NEW BRUNSWICK ABROAD.

Newspaper
Year
1884
Month
7
Day
30
Article Title
NEW BRUNSWICK ABROAD.
Page Number
2
Article Type
Language
Article Contents
The Edinburgh Scotsman gives its readers some facts relative to the Province of New Brunswick, which show a well intended, but not altogether successful effort to get at the truth. While one cannot, in reading the short article – it would make about three quarters of a column of the Gleaner – point out anything which is incorrect, yet the article as a whole gives a wrong impression of the country. It tells us that: - On the eastern side of the Province and in the centre of the country where the soil is poor, the land is covered with forests of spruce and pine, the wood of which in the shape of deals is exported in large quantities to Liverpool. On the St. John and its tributaries the soil rests on the upper silurian formations, and is remarkably fertile, about 1,000,000 acres of it being well adapted for settlement.
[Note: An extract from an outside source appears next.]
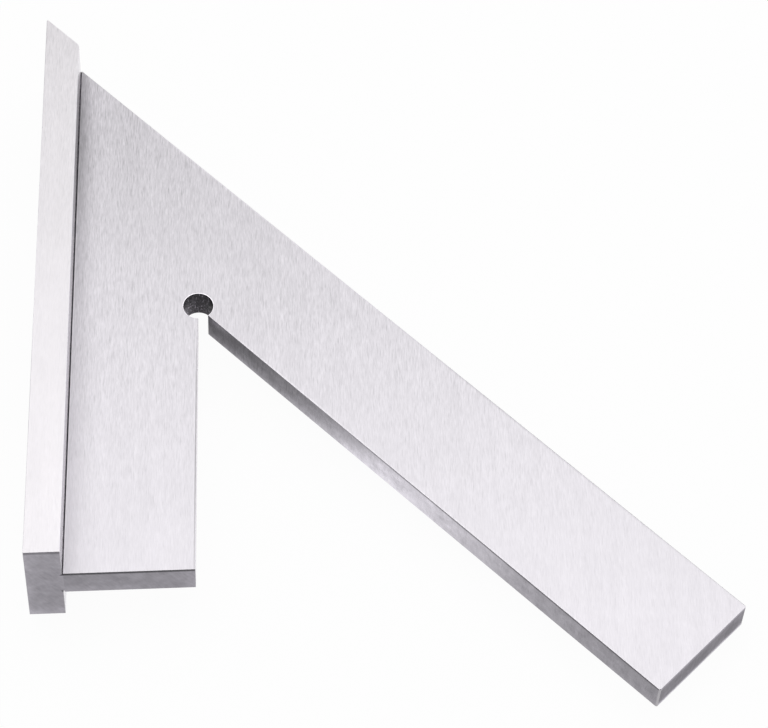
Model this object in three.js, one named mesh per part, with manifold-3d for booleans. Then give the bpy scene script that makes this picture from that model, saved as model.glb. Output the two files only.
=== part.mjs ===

All this land is at present covered with splendid virgin forests, composed chiefly of black birch, maple, beech, ash, elm, and other hard woods, in which, though the sound of the woodman’s axe is not altogether unfamiliar, little impression has yet been made by the hand of man. The woods, however, have suffered greatly from “blow-downs,” and have been repeatedly ravaged by fire-there being as yet no supervision of the forests worthy of the name, while in the science or forestry no instruction is given in any Government institution. This is an attempt at accuracy which really misleads. The reader is left to infer, from an ambiguous sentence, that there is no good land in the eastern or centre of the province, and that in the whole province there is only 1,000,000 acers of good land, and this is on the upper St. John, much of it having been ravaged by fire. Then we have a reference to the Indians, who are said to be here in “a considerable number,” when as everyone knows the Indian population of the province is so small as not to be worth mentioning. Ten lines in the paragraph are devoted to the few wretched fragments of the aboriginal tribes, and five lines to the 40,000 French inhabitants. Then we are informed that a branch of railway “runs alongside the St. John river far into the forest region.” This is writing up the province with a vengeance. The tenor of the short article is favorable; but as we have said, it gives a wrong idea of the country, which the reader would conclude consisted of 17,000,000 acres of land, of which only 1,000,000 were fit for settlement and was inhabited chiefly by Indians and descendants of the old French settlers.